Saturday, November 3, 2012

Tested Faith


Grace at the Cort Theatre
            In promotional images for Grace, Paul Rudd, Michael Shannon, Kate Arrington and Ed Asner stare serenely out into space, faces and dispositions flawless, with no visible problems or bones to pick.  This image could not be further from the hour-and-a-quarter of mayhem and excitement that the four create on the Cort Theatre’s stage (and will through January 6th).
            For one, in the images Ed Asner is clean-shaven, but in the play flaunts his Kris Kringle beard as a German exterminator named Karl, who, being German, naturally has horrible and completely relevant stories to tell about the Nazis.  He sprays pesticides all over the stage and uses catchphrases unsparingly.  His German accent is understandably rather lacking, and he looks (just as understandably) ridiculous in Bermuda shorts.  Nonetheless, as always, Asner’s performance is brilliant and entertaining.  No one, I presume, is surprised.
            The absolutely fantastic Michael Shannon (who saves the first half of the play) is prominently featured on the playbill smiling out at nothing with his smooth, even face gently lit.  On stage, he plays Sam Gavin, a NASA scientist who escaped a car crash that killed his fiancé and ripped off half of his face.  He wears a face mask reminiscent of Hannibal Lecter’s that, when removed, reveals an underwhelming and minor series of welts across his energetic mug.  Still, he seems rather depressed with his looks and his life, and Shannon conveys this with an air of genius.  In his first scene, he argues with an Apple tech support representative on the phone as if delivering an angry monologue by Shakespeare.
            Paul Rudd nearly hides Kate Arrington’s face on the Grace posters, which is an excellent metaphor for their characters’ tumultuous relationship.  Rudd plays Steve, an earnest evangelist and entrepreneur struggling to open a chain of gospel-themed hotels in sunny Florida.  As it becomes increasingly clear that he’s being duped by his investors and losing control of his wife, Sara (played by Arrington), Steve begins to lose his mind and his faith.  Sara, meanwhile, is drifting away toward Sam.  Rudd, a better stage actor than one might expect, portrays what Karl calls a “Jesus freak” convincingly and with an aura of darkness.  Arrington plays Sara as an unanchored wannabe Anna Karenina with no place to settle and nowhere to find home.  They are magical to watch.
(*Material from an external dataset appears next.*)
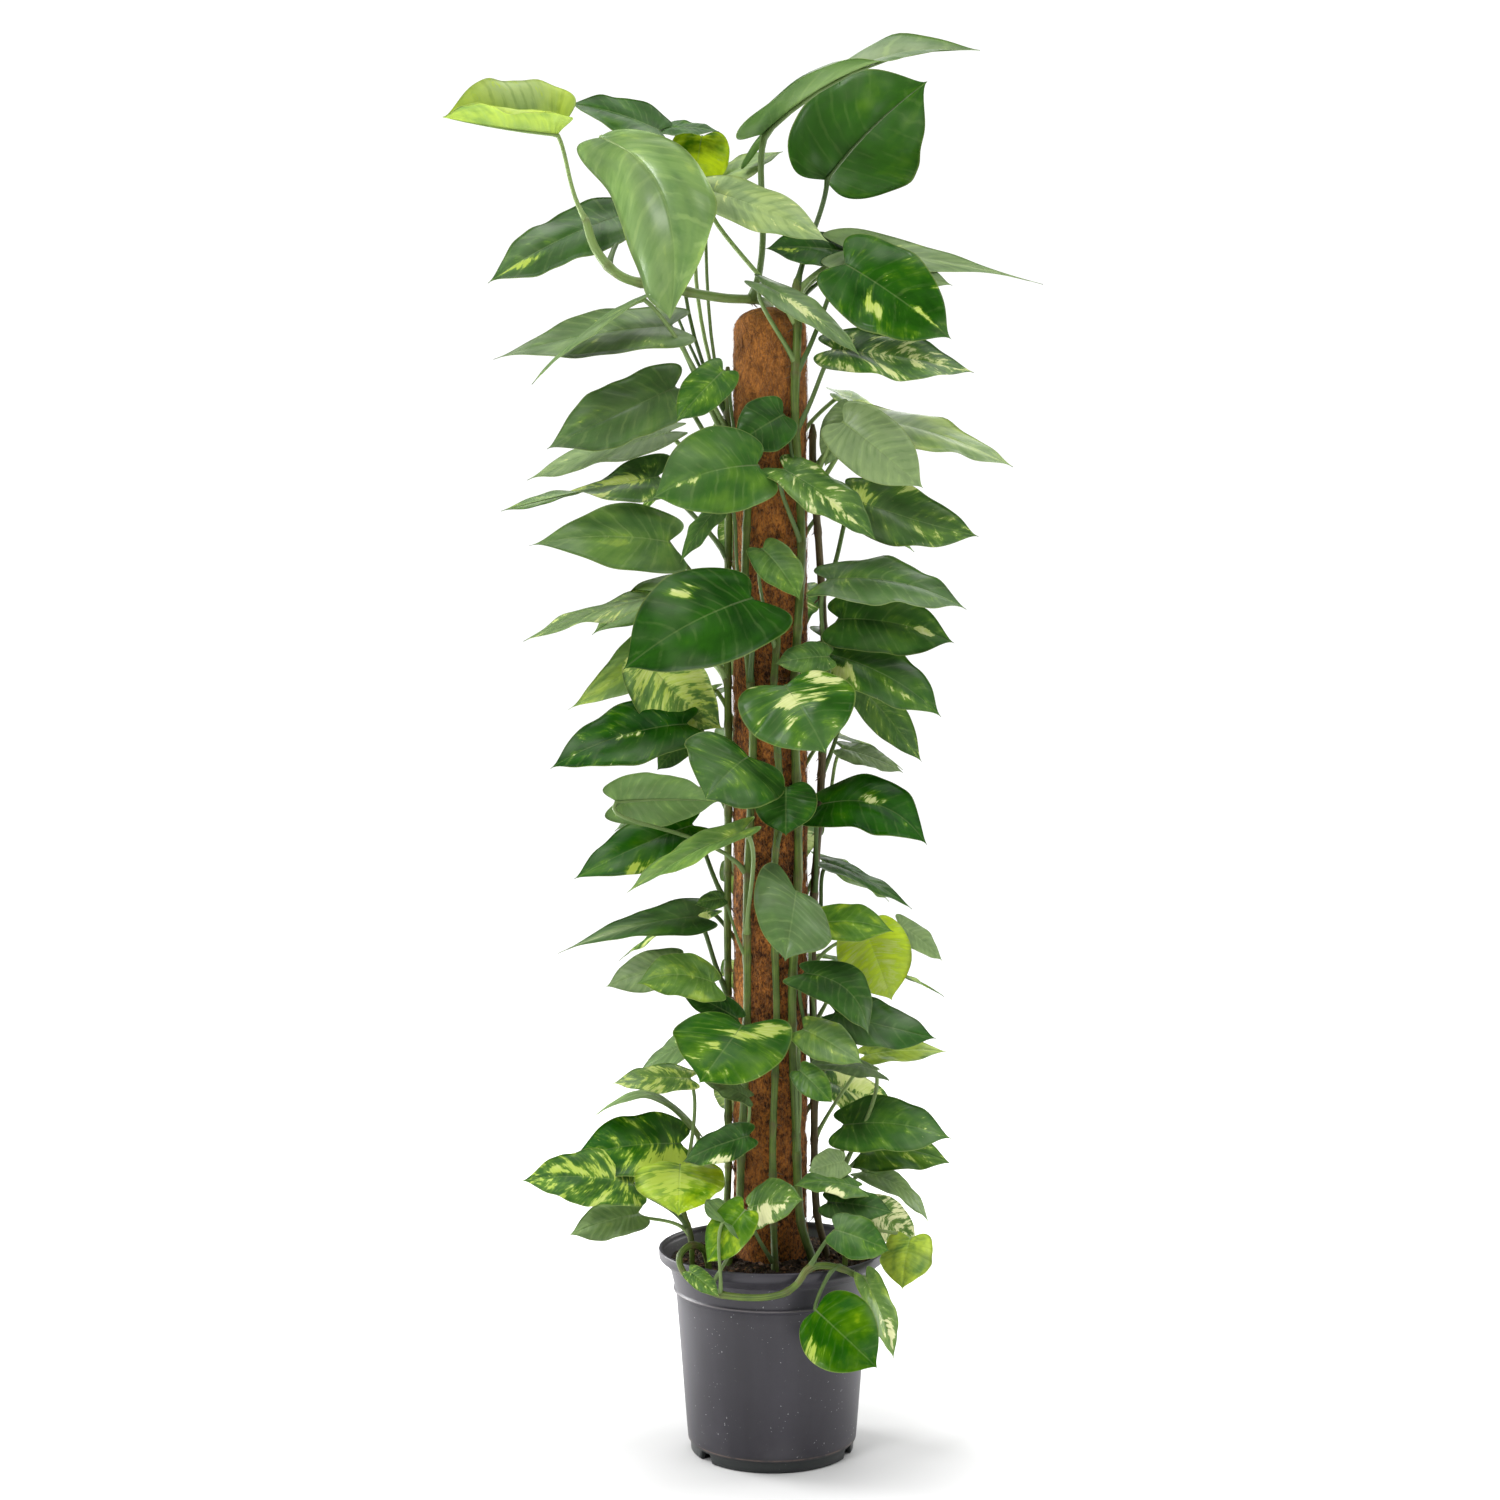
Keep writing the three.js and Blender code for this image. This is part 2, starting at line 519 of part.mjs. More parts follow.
    path: free([
      [-66, -54, 200], [-72, -60, 224], [-86, -76, 231], [-96, -86, 222], [-92, -90, 208], [-80, -99, 200],
      [-58, -113, 192], [-12, -126, 191], [12, -126, 196], [25, -126, 206], [33, -122, 217], [42, -116, 220],
      [56, -110, 219], [72, -104, 214], [84, -96, 206], [96, -88, 198],
    ]),
    leaves: [
      ["F14", 0.42, [-88, 194, -104], [-56, 166, -124], 22, 20, 0.1, 0.06, 0],
      ["F12", 0.5, [-52, 246, -128], [-34, 258, -80], 60, 20, 0.1, 0.06, 0],
      ["F13", 0.46, [-30, 258, -128], [-70, 202, -118], 46, 18, 0.12, 0.06, 0],
      ["R31", 0.79, [68, 238, -112], [126, 215, -112], 50, 30, 0.1, 0.05, 0],
      ["H1", 0.9, [47, 152, -128], [113, 90, -136], 80, 2, 0.1, 0.06, 0, 0, 0, 0, 0.08],
      ["H2", 0.985, [100, 186, -98], [130, 100, -112], 46, 50, 0.3, 0.05, 0],
    ],
  },
];

// The point of a stem's curve that is nearest to a height or, for a node below 1, at that share of its length.
function stemPoint(curve, node) {
  if (node < 1) return curve.getPointAt(node);
  const samples = curve.getSpacedPoints(STEM_SAMPLES);
  const wanted = node - RULE_START;
  return samples.reduce((best, p) => (Math.abs(p.z - wanted) < Math.abs(best.z - wanted) ? p : best));
}

// Half a blade's outline, from the notch (s = 0) round the lobe to the tip (s = 1), as shares of the length and
// of half the width. Width follows sin(pi s^0.7)^0.7, the way along is s less the leaf's lobe depth times a term
// that swells at the lobe's place and fades, and each point of the outline is tied to the midrib at s^1.6.
const OUTLINE = BLADE_STATIONS.map((s) => {
  const end = s === 0 || s === 1;
  const reach = end ? 0 : Math.sin(Math.PI * s ** 0.7) ** 0.7;
  const swell = end ? 0 : (s / LOBE_PLACE) ** 0.6 * Math.exp(0.6 * (1 - s / LOBE_PLACE));
  return { s, reach, swell, rib: s ** 1.6 };
});

// Directions of a blade: along its midrib and, for a share of its length, up from its upper face and across.
function bladeFrame({ base, tip, turn, twist = 0, watched = EYE }) {
  const along = tip.clone().sub(base).normalize();
  const toEye = watched.clone().sub(base).normalize();
  const facing = toEye.addScaledVector(along, -toEye.dot(along)).normalize();
  const skyward = along.clone().cross(facing);
  if (skyward.z < 0) skyward.negate();
  const upAt = (a) => {
    const angle = ((turn + twist * (a - 0.5)) * Math.PI) / 180;
    return facing.clone().multiplyScalar(Math.cos(angle)).addScaledVector(skyward, Math.sin(angle));
  };
  return { along, upAt, acrossAt: (a) => upAt(a).cross(along) };
}

// A leaf in one closed surface: a thin blade whose halves rise from the midrib and bend over, with both faces
// split alike, and a three-sided stalk whose last ring is the blade's notch.
function leafSolid(curve, leaf) {
  const { node, base, tip, width, fold, arch, bow, taper = 0, skew = 0, lobe = LOBE_DEPTH } = leaf;
  const { along, upAt, acrossAt } = bladeFrame(leaf);
  const up = upAt(0);
  const length = base.distanceTo(tip);
  const half = width / 2;
  const radius = STALK_RADIUS + length * STALK_GROWTH;
  const points = [];
  const faces = [];
  const add = (point) => points.push(point) - 1;
  const at = (station, b, drop) => {
    const share = Math.abs(b) / half;
    const a = station + (skew * (1 - station) * b) / half;
    const bend = 4 * a * (1 - a) * length;
    const rise = half * fold * (share - 0.5 * share * share) - drop;
    return base
      .clone()
      .addScaledVector(along, a * length)
      .addScaledVector(acrossAt(0.5), bow * bend)
      .addScaledVector(upAt(0.5), arch * bend)
      .addScaledVector(acrossAt(a), b)
      .addScaledVector(upAt(a), rise);
  };
  const stations = [0, BLADE_THICKNESS].map((drop) =>
    OUTLINE.map(({ s, reach, swell, rib }) => {
      const middle = add(at(rib, 0, drop));
      if (reach === 0) return [middle, middle, middle];
      const a = s - lobe * swell;
      const b = reach * (1 - s) ** taper * half;
      return [middle, add(at(a, -b, drop)), add(at(a, b, drop))];
    }),
  );
  const [upper, lower] = stations;
  points[lower[1][0]] = at(OUTLINE[1].rib + (STALK_LEAD * radius) / length, 0, BLADE_THICKNESS);

  // The stalk's rings lie round its curve, each square to the mean of its neighbours' ways. The one at the notch
  // halves the bend from stalk to blade, and the others are carried back from it without twist.
  const notch = base.clone().addScaledVector(up, -radius);
  const root = stemPoint(curve, node);
  const span = notch.distanceTo(root);
  const away = notch.clone().sub(root).setZ(0).normalize();
  const leaving = root.clone().addScaledVector(away, STALK_LEAVES.out * span);
  leaving.z += STALK_LEAVES.rise * span;
  const arriving = notch.clone().addScaledVector(along, -STALK_ARRIVES.along * span);
  arriving.addScaledVector(up, -STALK_ARRIVES.under * span);
  arriving.z -= STALK_ARRIVES.drop * span;
  const centres = new THREE.CubicBezierCurve3(root, leaving, arriving, notch).getPoints(STALK_STEPS);
  const ways = centres.slice(1).map((point, k) => point.clone().sub(centres[k]).normalize());
  const headings = centres.map((_, k) => {
    const before = ways[k - 1] ?? ways[0];
    const after = ways[k] ?? along;
    return before.clone().add(after).normalize();
  });
  let heading = headings[STALK_STEPS];
  const normal = heading.clone().cross(acrossAt(0)).normalize();
  centres[STALK_STEPS] = base.clone().addScaledVector(normal, -radius);
  const ring = (centre) => {
    const side = normal.clone().cross(heading);
    const low = centre.clone().addScaledVector(normal, -radius / 2);
    return [
      centre.clone().addScaledVector(normal, radius),
      low.clone().addScaledVector(side, 0.87 * radius),
      low.clone().addScaledVector(side, -0.87 * radius),
    ];
  };
  let near = [upper[0][0], ...ring(centres[STALK_STEPS]).slice(1).map(add)];
  const [, notchRight, notchLeft] = near;
  for (let k = STALK_STEPS - 1; k >= 0; k -= 1) {
    normal.applyQuaternion(new THREE.Quaternion().setFromUnitVectors(heading, headings[k]));
    heading = headings[k];
    const far = ring(centres[k]).map(add);
    for (let i = 0; i < 3; i += 1) {
      const j = (i + 1) % 3;
      faces.push([near[i], near[j], far[j]], [near[i], far[j], far[i]]);
    }
    near = far;
  }
  faces.push(near);

  // Blade faces, column 1 on one side of the midrib and column 2 on the other, and the thin rim between them.
  for (let k = 0; k + 1 < upper.length; k += 1) {
    const [u, v] = [upper[k], upper[k + 1]];
    const [l, m] = [[...lower[k]], lower[k + 1]];
    if (k === 0) l.splice(1, 2, notchLeft, notchRight);
    faces.push([u[0], u[1], v[1]], [u[0], v[1], v[0]], [u[2], u[0], v[0]], [u[2], v[0], v[2]]);
    faces.push([v[1], u[1], l[1]], [v[1], l[1], m[1]], [u[2], v[2], m[2]], [u[2], m[2], l[2]]);
    if (k === 0) {
      faces.push([l[1], m[0], m[1]], [l[2], m[2], m[0]], [l[2], m[0], l[1]]);
    } else {
      faces.push([l[0], m[1], l[1]], [l[0], m[0], m[1]], [l[2], m[0], l[0]], [l[2], m[2], m[0]]);
    }
  }
  const whole = faces.filter(([p, q, r]) => p !== q && q !== r && p !== r);
  const geometry = new THREE.BufferGeometry();
  const places = points.flatMap((p) => p.toArray());
  geometry.setAttribute("position", new THREE.Float32BufferAttribute(places, 3));
  geometry.setIndex(whole.flat());
  return solidOf(geometry);
}

function leafOf([, node, baseSeen, tipSeen, width, turn, fold, arch, bow, taper, skew, twist, lobe]) {
  const [base, tip] = [seen(...baseSeen), seen(...tipSeen)];
  return { node, base, tip, width, turn, fold, arch, bow, taper, skew, twist, lobe };
}

function vineParts(vine) {
  const foot = vine.path[0].clone();
  foot.z -= STEM_ROOT_DEPTH;
  const curve = new THREE.CatmullRomCurve3([foot, ...vine.path], false, "centripetal");
  const steps = Math.round(curve.getLength() / (vine.step ?? STEM_STEP));
  const stem = bar(curve, vine.radius, STEM_SIDES, steps);
  const leaves = vine.leaves.map((row) => (Array.isArray(row) ? leafOf(row) : row));
  const solid = joined([stem, ...leaves.map((leaf) => leafSolid(curve, leaf))]);
  const hole = solidOf(
    new THREE.CylinderGeometry(vine.radius + HOLE_CLEAR, vine.radius + HOLE_CLEAR, HOLE_LENGTH, HOLE_SIDES)
      .rotateX(Math.PI / 2)
      .translate(foot.x, foot.y, foot.z + HOLE_LENGTH / 2 - HOLE_BELOW),
  );
  return { mesh: meshOf(vine.name, solid, vine.colour, 0.4), hole };
}

const plant = new THREE.Group();
plant.name = "potted_golden_pothos";
const vines = VINES.map(vineParts);
const poleHole = solidOf(
  new THREE.CylinderGeometry(POLE_RADIUS + GAP, POLE_RADIUS + GAP, POT_RIM_TOP * 2, POLE_SIDES)
    .rotateX(Math.PI / 2)
    .translate(POLE_X, 0, POLE_FOOT - GAP + POT_RIM_TOP),
);
const soil = soilSolid().subtract(joined([poleHole, ...vines.map((vine) => vine.hole)]));
plant.add(meshOf("pot", potSolid(), 0x46454a, 0.55));
plant.add(meshOf("soil", soil, 0x2a1e16, 0.95));
plant.add(meshOf("pole_core", coreSolid(), 0x3a3a3a, 0.5));
plant.add(meshOf("pole_coir", coirSolid(), 0x7a4a26, 0.95));
plant.add(...vines.map((vine) => vine.mesh));

export default plant;
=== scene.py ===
# A golden pothos climbing a coir pole in a round nursery pot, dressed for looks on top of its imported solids.
import bpy
import numpy as np
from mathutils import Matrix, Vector


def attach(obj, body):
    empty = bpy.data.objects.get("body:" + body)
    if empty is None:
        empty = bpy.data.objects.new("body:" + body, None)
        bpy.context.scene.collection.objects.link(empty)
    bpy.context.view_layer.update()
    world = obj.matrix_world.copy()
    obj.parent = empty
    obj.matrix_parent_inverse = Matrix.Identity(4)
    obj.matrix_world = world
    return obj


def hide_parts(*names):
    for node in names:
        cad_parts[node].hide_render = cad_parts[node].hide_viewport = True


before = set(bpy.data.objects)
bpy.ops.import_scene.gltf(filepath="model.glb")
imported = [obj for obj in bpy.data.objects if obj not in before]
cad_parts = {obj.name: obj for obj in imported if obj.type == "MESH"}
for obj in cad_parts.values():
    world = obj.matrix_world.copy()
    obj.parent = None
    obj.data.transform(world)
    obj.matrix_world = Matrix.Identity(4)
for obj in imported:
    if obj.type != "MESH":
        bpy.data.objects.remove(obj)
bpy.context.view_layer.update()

# The pot: a 24 cm nursery pot, injection moulded from recycled dark grey plastic, with a plain wall, a collar
# under a flared lip and a foot ring cut by three drain slots. The wall is satin, dusty and lightly scuffed.
MM = 0.001
POT_SIDES = 192
SLOT_COUNT, SLOT_FIRST, SLOT_WIDTH, SLOT_HEIGHT = 3, 0.8, 0.0165, 0.0095
SLOT_INNER, SLOT_OUTER = 0.0745, 0.0885
COLLAR_HEIGHT, FOOT_HEIGHT = 0.1705, 0.0135
POT_PROFILE = MM * np.array([
    (0, 0), (55, 0), (57, 4), (80, 4), (82, 0.2), (85, 0), (86.2, 0.8), (87.2, 10), (88.2, 11.5), (89.3, 12.3),
    (90.5, 24), (100, 140), (102.2, 166), (103.6, 167.6), (104.9, 169), (105.2, 170), (104.9, 171.2),
    (104.1, 172.2), (104.6, 176), (108, 190), (109.2, 193.8), (111.8, 195.6), (117.8, 201.2), (119.6, 202.4),
    (120.4, 204), (120.8, 211), (120.5, 212.4), (119.6, 213), (118, 213), (117.2, 212.4), (117, 206),
    (116, 204.5), (107.4, 195), (106.6, 192), (100.8, 170), (87.8, 14), (84.2, 12), (83.5, 7.2), (58, 7), (55, 3),
    (0, 3),
])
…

            Grace is one of the few pieces of theater I’ve seen in which the actors save the script and not the other way round.  The book is mediocre, the story meandering, and plot points sparse.  Some ideas are even stolen, like portions of the narrative—including (spoiler alert) gunfire—playing forwards and then in reverse (exactly as in Christopher Nolan’s masterful thriller Memento).  Rudd, Shannon, Arrington, and Asner make it work.  Each is a star in his or her own right, and their actions all eventually factor in to the show’s sudden, dramatic finale.  It’s different from some other small ensemble shows in which actors work together like clockwork.  Here it’s more like four separate but perfectly synchronized clocks—and like clocks, the tension they create with the dexterity of seasoned professionals ticks on and on and on, up to an eventual explosion.
            There are many elements of Grace that make it worth seeing.  The staging (by Beowulf Boritt) is unique and fits perfectly to the show’s setting—two identical and neighboring condos that occasionally bleed together over space.  The direction (by Dexter Bullard) is adept and fast-paced, with touches of the mystical and the bizarre.  But the reason to see this show (and, let’s be honest, the only real reason most go to the theater) is the acting.  Few performances this season have impressed me more.